The Griffin is a Grade II listed public house on Stamford Road in Bowdon, a village in Trafford, Greater Manchester, England. Built in the late 18th century with later 19th‑century additions, it appears on the 1877 and 1938 Ordnance Survey maps as an unnamed inn. As of 2025, it is owned by Greene King and operated as part of the Chef & Brewer chain.

==History==
The building was constructed in the late 18th century, according to its official listing, with additions made in the 19th century. (Note: The South Trafford Archaeological Group refer to the building as the "Griffin Hotel" and state that it was built in the late 17th or early 18th century, with a wing added during the Georgian period.) The 1877 and 1938 Ordnance Survey maps mark the building as an inn without an attributed name.

On 12 July 1985, The Griffin was designated a Grade II listed building.
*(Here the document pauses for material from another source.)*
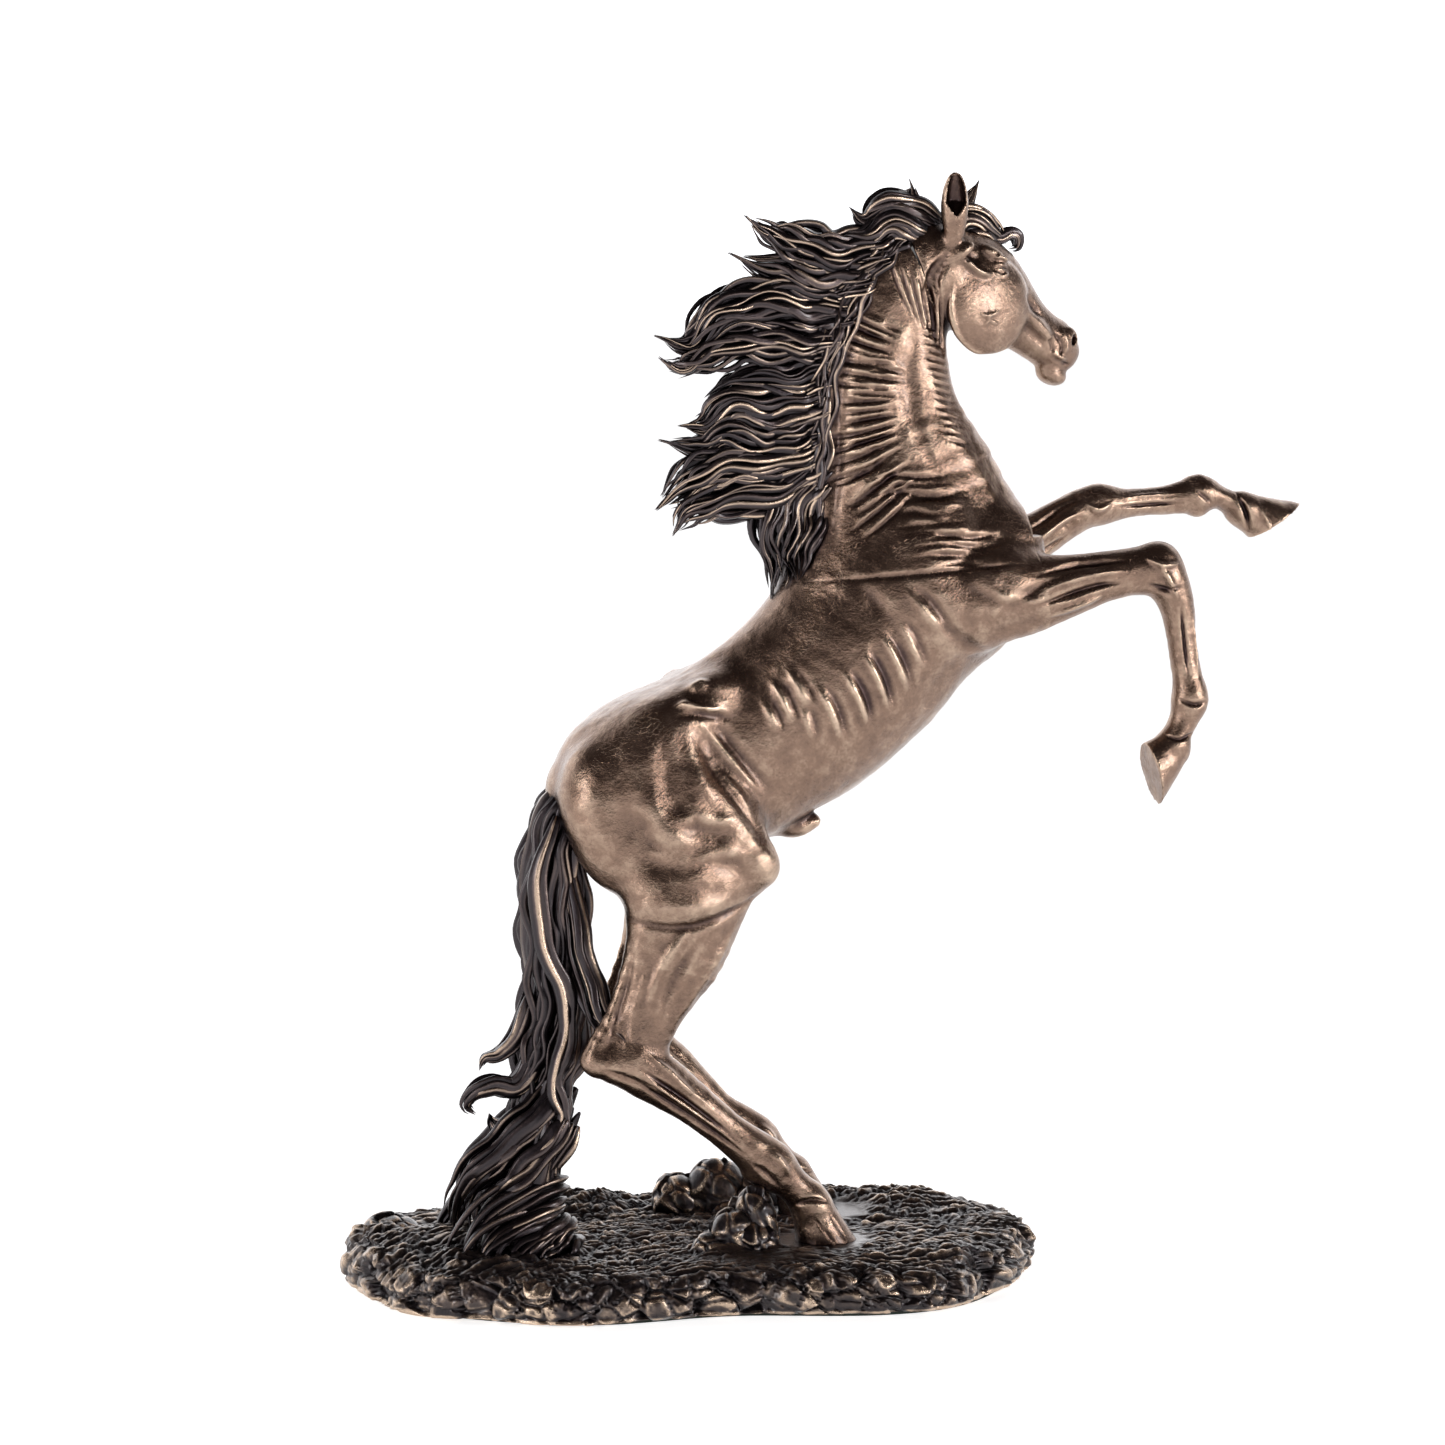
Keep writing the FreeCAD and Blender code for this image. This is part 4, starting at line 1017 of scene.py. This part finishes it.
# each lock: guide (x, z), half widths along it, half thickness, strands in a layer, strand radius
MANE = {
    "mane_poll_locks": [([(74, 315), (66, 319.5), (59, 319.5), (52, 316), (47, 319.5)], (3, 4.2, 4, 2.4, 0), 5, 5,
                         1.5),
                        ([(73, 314), (67.5, 320), (65.5, 328)], (3, 2.4, 0), 2, 3, 1.2),
                        ([(70, 311), (60, 314), (51, 311), (42, 311)], (4, 5, 3.6, 0.5), 7, 6, 1.5)],
    "mane_upper_locks": [([(57, 308), (47, 306), (38, 305.5), (29, 309.5), (22, 312), (15, 317)],
                          (5, 7, 8, 6, 3.2, 0), 6.5, 7, 1.75),
                         ([(52, 300), (44, 298), (33, 298), (23, 301), (10, 306)], (5, 6.5, 7, 4.5, 0), 6.5, 6,
                          1.75)],
    "mane_middle_locks": [([(46, 290), (38, 290), (29, 291), (17, 291), (6, 287), (-2, 279), (-12, 282)],
                           (5, 7, 8, 7.5, 6, 3.4, 0), 6.5, 7, 1.8),
                          ([(42, 280), (34, 279), (26, 279), (14, 280), (3, 276), (-5, 272.5), (-11, 275.5)],
                           (5, 6.5, 6.8, 6.4, 4.6, 2.6, 0), 6.5, 6, 1.75)],
    "mane_lower_locks": [([(39, 271), (27, 268), (14, 269.5), (3, 264)], (5, 4.8, 3, 0.3), 6, 5, 1.5),
                         ([(38, 263), (30, 260), (21, 259.5), (11, 260.5), (3, 256), (-5, 255.5)],
                          (5, 7, 8, 6.6, 3.6, 0), 6.5, 7, 1.75),
                         ([(37, 255), (29, 251), (20, 250), (9, 252.5), (0, 249), (-11, 251.5)],
                          (5, 6.5, 7, 6, 3.4, 0), 6.5, 6, 1.75)],
    "mane_bottom_locks": [([(38, 249), (29, 245), (17, 244.5), (6, 243), (-3, 238), (-12, 231)],
                           (5, 7, 8, 7.5, 6, 0.8), 6.5, 7, 1.8),
                          ([(37, 242), (28, 238), (16, 235.5), (4, 234), (-3, 229), (-7, 223.5)],
                           (5, 6.5, 7.6, 6.4, 4, 0), 6.5, 6, 1.75)],
    "mane_withers_locks": [([(37, 245), (28, 236), (23, 226), (24.5, 215), (23.5, 203)], (5, 5.4, 4.8, 3.4, 0), 6, 5,
                            1.7),
                           ([(37, 239), (31, 230), (29, 220), (28.5, 210)], (4, 4, 3, 0), 7, 4, 1.5),
                           ([(36, 229), (32, 219), (28.5, 210)], (3, 2.5, 0), 6, 3, 1.4)],
}
# hair that runs down the crest and covers the roots of the locks
CREST = {"mane_poll_locks": [(76, 312), (69, 315), (62, 314), (56, 308), (51, 301)],
         "mane_upper_locks": [(66, 314), (57, 309), (50, 301), (45, 291), (41, 281)],
         "mane_middle_locks": [(54, 306), (47, 297), (42, 286), (38.5, 274), (36.5, 262)],
         "mane_lower_locks": [(42, 287), (38.5, 275), (36, 262), (34.5, 248), (33, 236)],
         "mane_bottom_locks": [(37, 264), (35, 252), (33.5, 240), (31, 229), (28, 220)],
         "mane_withers_locks": [(35, 250), (33.5, 238), (31.5, 226), (29, 216), (26, 207)]}
for name, guides in MANE.items():
    tuft = Tuft()
    for guide, half, thick, count, width in guides:
        mass(tuft, guide, half, thick * 0.8, round(count * 1.45), width * 0.74, wave=1.25, y_end=-2.0, hug=neck_half)
        mass(tuft, guide, [0.8 * q for q in half], 1.5, max(2, count // 2), width * 1.5, wave=0.6, layers=(0,),
             y_end=-2.0)
    mass(tuft, CREST[name], (2.5, 4.5, 5.2, 4.6, 2.2), 3.4, 8, 1.0, wave=1.1, hug=neck_half)
    tuft.done(name, [name])

tuft = Tuft()
mass(tuft, [(79, 313), (84, 316.5), (90, 316), (95, 312.5), (99, 309)], (3, 4, 3.8, 3.2, 0.8), 3.2, 6, 1.35, wave=0.5,
     y0=3.0, y_end=7)
mass(tuft, [(80, 309), (87, 311), (93, 309.5), (97, 306)], (3, 3.2, 2.8, 0.6), 3.4, 5, 1.25, wave=0.4, y0=4.0,
     y_end=7)
mass(tuft, [(92, 311), (97, 310.4), (100.4, 312), (103, 311), (103, 308), (100.5, 307.4)],
     (1.6, 1.6, 1.6, 1.5, 1.3, 0.8), 1.8, 3, 1.15, wave=0.2, y0=7, y_end=9)
mass(tuft, [(79, 314), (83.5, 319), (87, 322), (90.5, 328)], (3, 3, 2.2, 0), 1.8, 4, 1.2, wave=0.3, y0=4, y_end=7)
tuft.done("forelock", ["forelock_casting"])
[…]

As of 2025, the pub's freehold remains with Greene King, and it is operated as part of the Chef & Brewer chain. The pub stands facing the Grade II*-listed Church of St Mary the Virgin.

==Architecture==
The building is finished in render over brick and has a slate roof. It has two bays and a double‑depth layout, with a central doorway. Three bays were added to the right in the 19th century, along with a lean-to. The corners are picked out in stone and there is a small cornice at the eaves. The six‑panel door has a later canopy, and the windows are sash types; those in the 19th‑century addition keep their original glazing bars on the upper floor, with 20th‑century replacements below. There are two chimney stacks along the ridge.